Between Homeland and Exile: Poetry, Memory, and Identity in Sahrawi Communities

Deubel, Tara Flynn January 2010 (has links)
Sahrawi communities in the Western Saharan region of northwest Africa have experienced a series of radical shifts over the past century from decentralized nomadic tribal organization to colonial rule under the Spanish Sahara (1884-1975) and annexation by Morocco and Mauritania in 1975. The international dispute over the future of the Western Sahara remains unresolved between the Moroccan government that administers the territory and the Sahrawi opposition that seeks self-determination under the leadership of the Polisario Front. In this context, this dissertation explores the lived experience and social memory of Sahrawis affected by conflict, diaspora, and urbanization over the past thirty-five years by examining multivocal expressions of ethnic and gender identity, nationalism, and citizenship in personal narratives and oral poetry in Hassaniyya Arabic. Through modes of everyday speech and verbal performances, Sahrawis living in the undisputed region of Morocco and the disputed Western Sahara exhibit varying political allegiances linked to tribal and national affiliations and political economic factors.
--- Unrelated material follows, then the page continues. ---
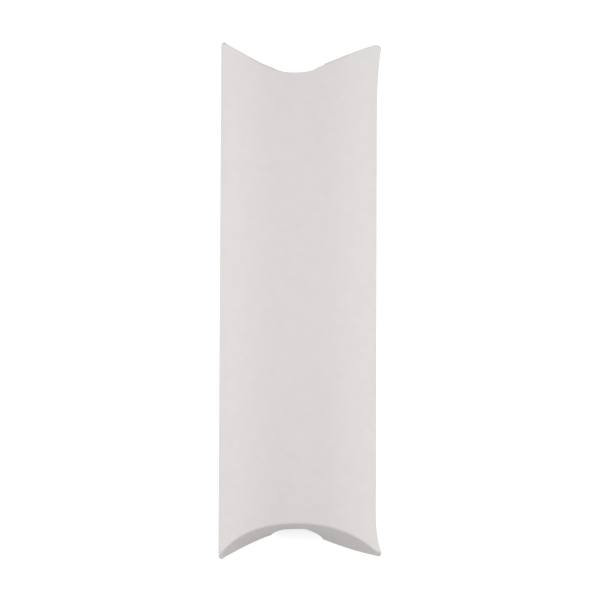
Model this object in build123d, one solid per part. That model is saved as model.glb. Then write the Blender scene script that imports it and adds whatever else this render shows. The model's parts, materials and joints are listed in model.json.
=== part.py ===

Pro-independence activists negotiate public and clandestine aspirations for an independent state with the realities of living under Moroccan administration while refugees in Algeria employ performance genres to appeal for political and humanitarian support in the international community and maintain communication in the Sahrawi diaspora. Intergenerational perspectives between Sahrawis born before and after the 1975 cleavage reveal key divergences between the older generation that retains an active memory of nomadic livelihoods and pre-national tribal organization, the middle generation affected by a massive shift to urban residence and compulsory postcolonial nationalism, and the younger generation raised primarily in urban environments and refugee camps. Across generations, Sahrawi women have retained a prominent role in maintaining tribal and family ties and serving as leaders in nationalist and social movements.